At the turn of the millennium I was dating a white woman who wanted to marry me but for us as a couple and family — she had three sons from previous marriages — to attend the church that was across the street from her (that was precisely why she chose that church). The trouble was that on a visit I noticed some literature that one of her sons was bringing home that I suspected that was racist, which turned out to be the case; over time I had other experiences that demonstrated to me at least the insensitivity of church members, including another son, when it came to such matters and because I refused to attend that church and she wouldn’t leave the relationship ended up being destroyed.

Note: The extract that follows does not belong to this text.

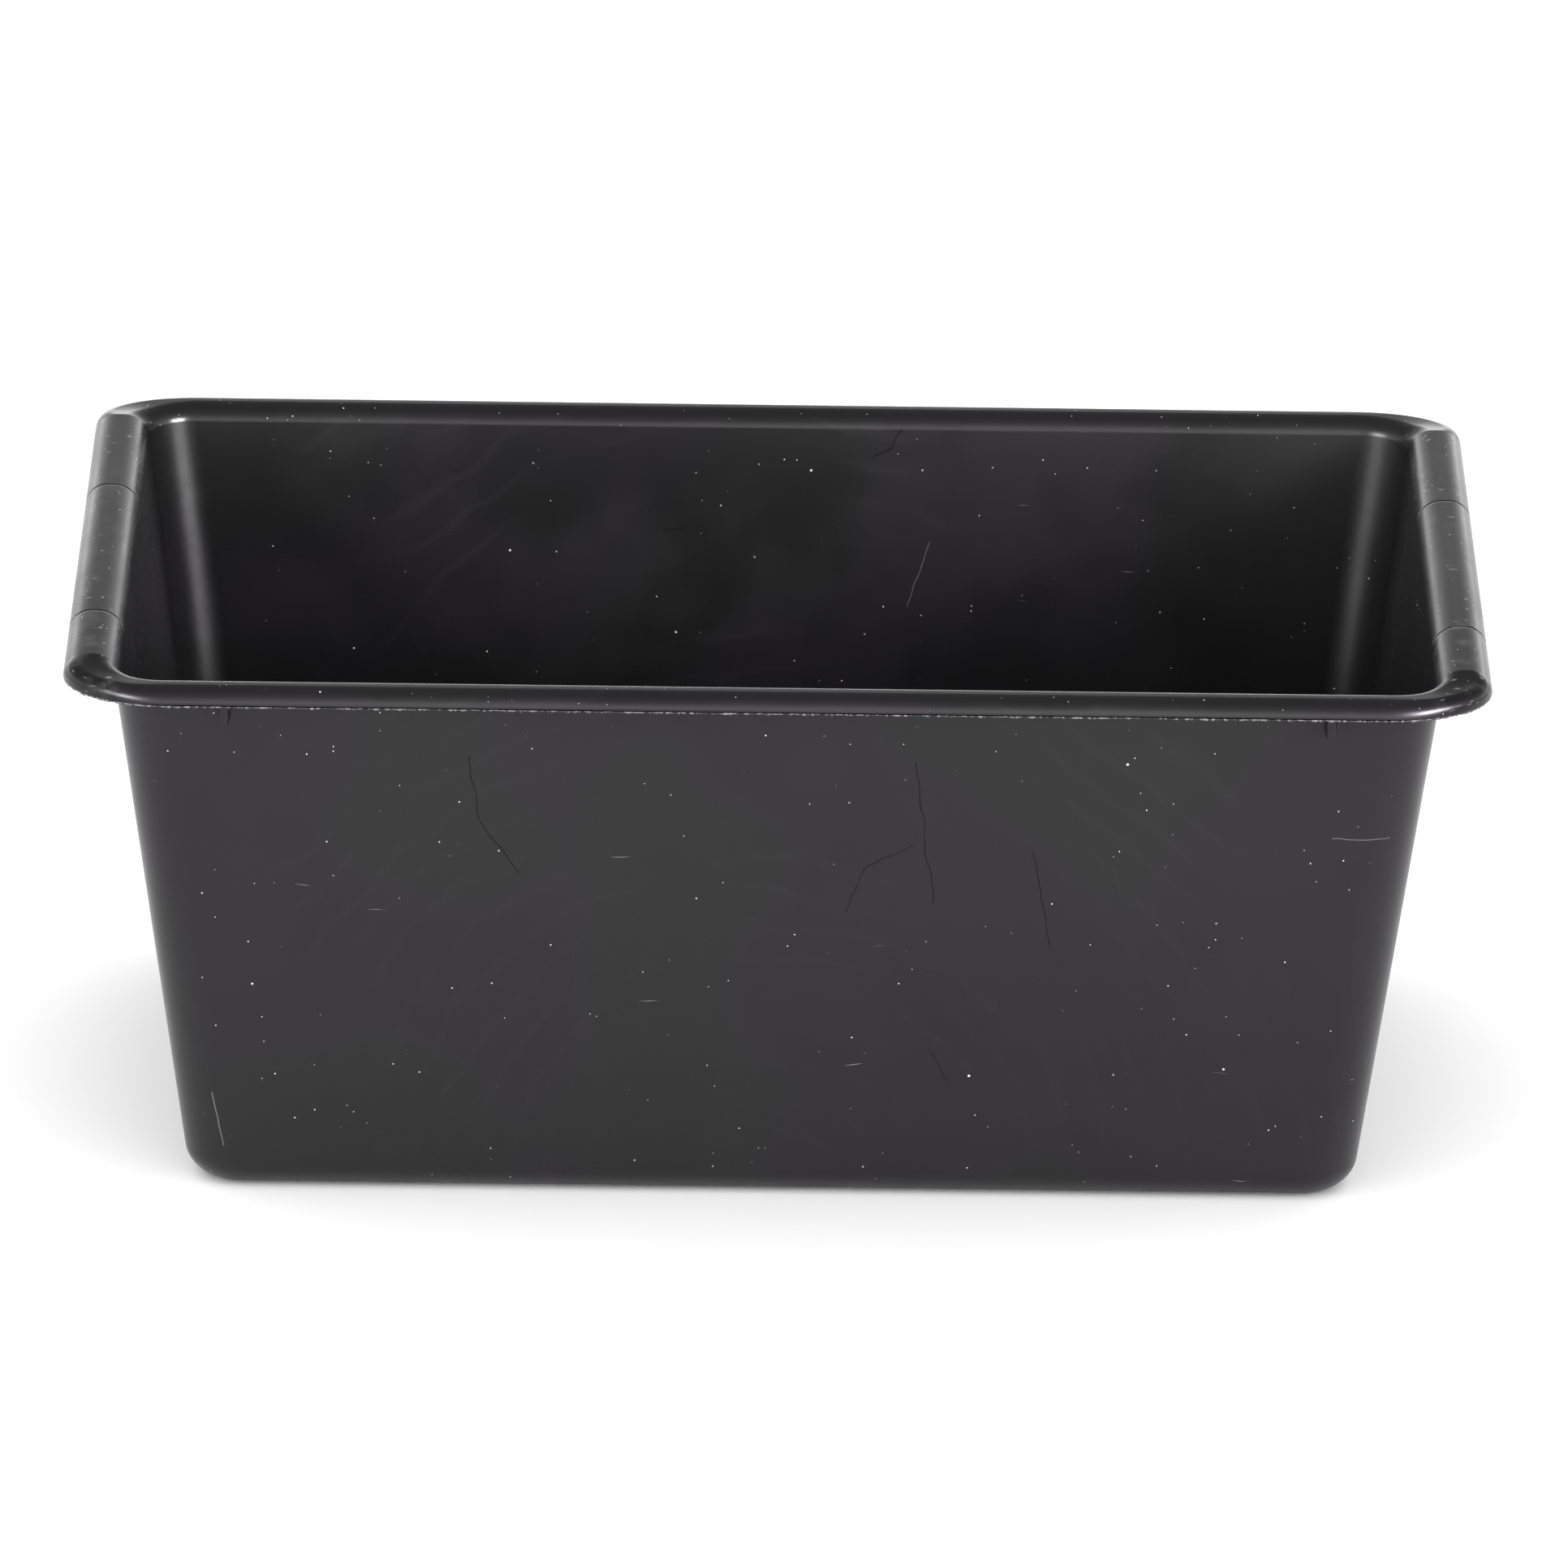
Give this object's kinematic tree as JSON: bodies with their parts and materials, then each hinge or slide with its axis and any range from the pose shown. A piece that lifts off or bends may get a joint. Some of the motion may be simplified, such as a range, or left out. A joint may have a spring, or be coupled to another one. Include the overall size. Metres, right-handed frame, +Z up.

But when I shared these situations with some people I knew to be Trump supporters I was told, “You were looking for it.” Oh, no, I wasn’t, and that’s the kind of disrespect I’m talking about — the kind of disrespect that causes folks to label "Black Lives Matter" falsely as a hate group and former San Francisco 49ers quarterback Colin Kaepernick as being divisive for protesting police brutality for "taking a knee" last year during the national anthem, which isn't remotely true either.
One thing I have been privileged to hear over the last three decades is the incessant pain some women friends (and, in some cases, girlfriends) have shared with me over being sexually abused, including raped. Since I’m not a woman I cannot myself enter into that pain, but I can show empathy toward them and like to think I’ve done so. Nearly eight years ago, a singer in one of my bands shared with me some of the details of her abuse, which was why she was in the area in the first place, and I felt the need to tell her in response, “I will never lay my hand against you.”
She responded, “I didn’t think you would.” I can’t tell you how that felt — knowing that I had truly heard someone not like me. 
You see, it’s not enough simply to say that you don’t support racist behavior or have friends of color. They need to hear that you’ll go to the mat with them when push comes to shove, that when an incident happens to them or they feel threatened you’ll stand with them.
As the Rev. R. Loren Sandford, pastor of New Song Church and Ministries in Denver, wrote to white Christians in charisma.com about the George Zimmerman verdict in 2013, “[L]isten compassionately to the hurt delivered by the lingering taint of racism with which our nation still struggles. Nothing can be done now about the verdict, but we can certainly work to bring reconciliation in the wake of it. In fact, this is our commission from Jesus who is Lord of all — Jew, Greek, white, black, Hispanic, Asian and Native American. We must be ministers of reconciliation together, especially now.”